Un galéjeur né : Adda Abdelli a littéralement crevé l’écran dès les premiers épisodes de Vestiaires, une série de saynètes qui se déroulent dans une piscine municipale fréquentée par des nageurs handicapés en tous genres. Adda Abdelli en est le co-créateur, avec Fabrice Chanut, chargé de communication au club handisport de Marseille. Il incarne Romy, un polio qui se déplace en fauteuil roulant et « branche » tout le monde. Faconde méridionale d’un beur de Marseille qui s’est risqué au one man show, mais également volonté de montrer à tous que les personnes handicapées peuvent se moquer des handicaps, et d’abord d’elles-mêmes, sans tabou. « Pendant une période, raconte Adda Abdelli, il y avait au club un nageur non-voyant, on lui faisait des blagues, on l’envoyait dans de fausses directions, je lui faisais croire que ma voiture était une Ferrari ! Et lui, il avait de belles réparties. Ce qui nous unit, c’est l’humour, ça fonctionne comme ça, on vanne entre nous. Avec Fabrice, ça nous a donné l’idée d’écrire des saynètes, des situations vécues, d’autres exagérées. Elles auraient pu rester des chroniques de bar. On a écrit une dizaine de sketches, qui ont plu aux copains, les ont fait rire. Fabrice était en relation avec le festival international du film d’Aubagne, on les a présentés en 2007 dans le cadre de son Kiosque qui montre des créations amateurs, et des producteurs les ont vus. On a reçu un coup de fil d’une Québécoise qui les avait présentés au festival, puis on a rencontré quatre producteurs dont Philippe Bronstein, qui nous a dit qu’il gardait le projet sous le coude. Il nous a rappelé avec une coproductrice, ils étaient d’accord pour réaliser un pilote de six épisodes ! La directrice des programmes de France 2 a absolument voulu les diffuser, on a écrit d’autres épisodes et la première série a été mise à l’antenne en 2011. Puis on a écrit une deuxième saison de 40 épisodes qui ont été programmés juste avant le journal télévisé de 20 heures, et France 2 nous a commandé une saison 3 diffusée pendant l’automne 2013. »

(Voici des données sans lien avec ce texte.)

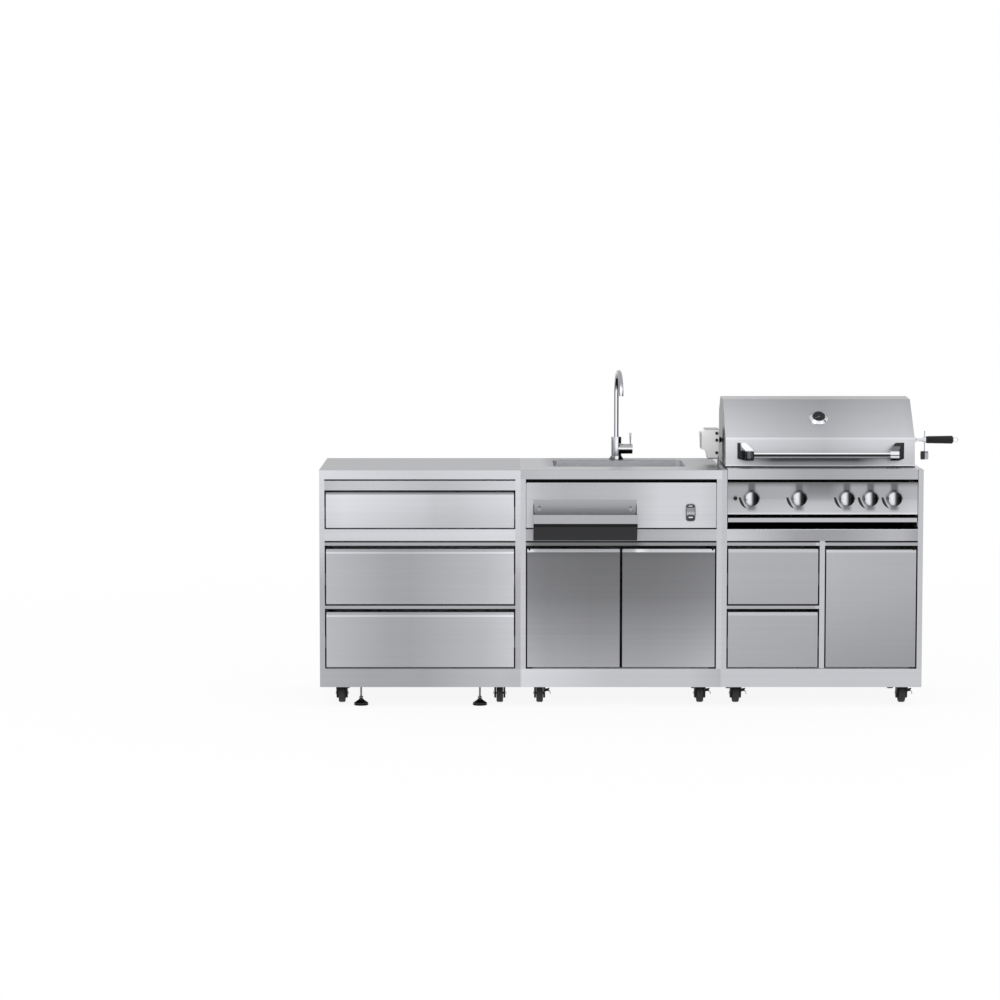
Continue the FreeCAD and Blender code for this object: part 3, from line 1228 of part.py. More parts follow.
def spit_grip():
    outline = [(0, 0), (GRIP_R - 2, 0), (GRIP_R, 3), (GRIP_END_R, GRIP_L - 5),
               (GRIP_END_R - 3, GRIP_L), (0, GRIP_L)]
    return turned(outline, V(GRIP_X, SPIT_Y, SPIT_Z), V(1, 0, 0))


def all_nodes():
    nodes = {
        "drawer_cabinet": drawer_cabinet(),
        "sink_cabinet": sink_cabinet(),
        "grill_cabinet": grill_cabinet(),
        "base_frames": base_frames(),
        "drawer_worktop": worktop_shell(0),
        "sink_worktop": sink_worktop(),
        "sink_bowl": sink_bowl(),
        "sink_drain": sink_drain(),
        "faucet_body": faucet_body(),
        "faucet_spout": faucet_spout(),
        "faucet_lever": faucet_lever(),
        "sink_fascia": sink_fascia(),
        "bottle_tray": bottle_tray(),
        "bottle_opener": bottle_opener(),
        "levelling_feet": levelling_feet(),
        "drawer_runners": drawer_runners(),
        "door_hinges": door_hinges(),
        "firebox": firebox(),
        "control_panel": control_panel(),
        "gas_burners": gas_burners(),
        "flame_tents": flame_tents(),
        "cooking_grates": cooking_grates(),
        "warming_rack": warming_rack(),
        "drip_tray": drip_tray(),
        "hood": hood(),
        "hood_handle": hood_handle(),
        "thermometer": thermometer(),
        "igniter_button": igniter_button(),
        "rotisserie_motor": rotisserie_motor(),
        "spit_rod": spit_rod(),
        "spit_grip": spit_grip(),
        "caster_plates": caster_plates(),
    }
    for name, bay in drawer_bays().items():
        nodes[name] = drawer(*bay)
    for name, place in doors().items():
        nodes[name] = door(*place)
    for i, x in enumerate(knob_points(), 1):
        nodes[f"knob_{i}"] = knob(x)
    for i, x in enumerate(caster_points(), 1):
        nodes[f"front_fork_{i}"] = front_fork(x, with_brake=i > 2)
        nodes[f"front_wheel_{i}"] = wheel(x, AXLE_Y)
    for name, pair in zip(("drawer", "sink", "grill"), range(3)):
        xs = caster_points()[2 * pair:2 * pair + 2]
        nodes[f"rear_wheels_{name}"] = [wheel(x, REAR_AXLE_Y) for x in xs]
    return nodes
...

Qu’est-ce qui pouvait bien prédestiner Adda Abdelli à devenir un maître de l’handi-humour ? Probablement son immersion dans le monde des enfants et des jeunes handicapés. Né en Algérie il y a 46 ans, il est arrivé à Marseille à l’âge de 9 ans pour être soigné et subir des interventions chirurgicales. Sa scolarité, il l’a effectuée dans l’unique école publique spécialisée de France, celle de La Grotte-Rolland, qui était également ouverte aux enfants valides et a définitivement fermé en juillet 2011 (au nom de l’intégration), installée à proximité d’un Centre d’Aide par le Travail dans un quartier très éloigné du centre de Marseille, à la Madrague-Montredon. Adda Abdelli conserve un excellent souvenir de cette période au contact d’enfants en tous genres : « C’étaient les plus belles années de ma vie, j’étais assez autonome, j’ai même été Scout de France, un musulman au milieu des cathos ! » Et au terme de cette scolarité sanctionnée par un diplôme d’aide-comptable, formation assurée par l’école, un peu comme sur des rails il a été embauché par la Ville de Marseille où il travaille comme comptable, un métier qu’il exerce toujours, lucide malgré le succès de Vestiaires : « Ça met du beurre dans les épinards, mais on n’est pas devenu riches ! D’autant qu’on a réduit notre temps de travail salarié pour écrire. »
L’avenir ? « Je m’occupe de mes trois enfants, qui ont 15,13 et 2 ans et 1/2 », sourit-il. Comme il se déplace en béquilles dans une ville dont le métro est totalement inaccessible, il réfléchit avec des copains sur des actions possibles. Et il se souvient que lors d’une réunion d’information au moment de la construction de la première ligne du métro de Marseille, dans les années 1970, le père de l’une de ses amies handicapées avait été expulsé parce qu’il avait protesté contre l’absence d’accessibilité…
C’est aussi contre ces attitudes qu’Adda Abdelli veut agir, en tant que scénariste, sans forcer sur le militantisme : « Vestiaires est dans la visibilité. Comme Philippe Croizon, qui fait avancer les choses. Et si la petite notoriété que j’ai peut servir, pourquoi pas ? » Notamment dans le domaine de l’accès à une vie affective, lui qui a été comblé en la matière : « La pénurie d’affection, c’est ça qu’il faut voir. J’ai vécu avec des gars qui avaient des handicaps très lourds, à l’âge où on commence à s’intéresser aux filles, ils n’avaient rien. Moi, même si les béquilles repoussaient les filles, j’avais la parole et l’humour ! »
Propos recueillis par Laurent Lejard, janvier 2014.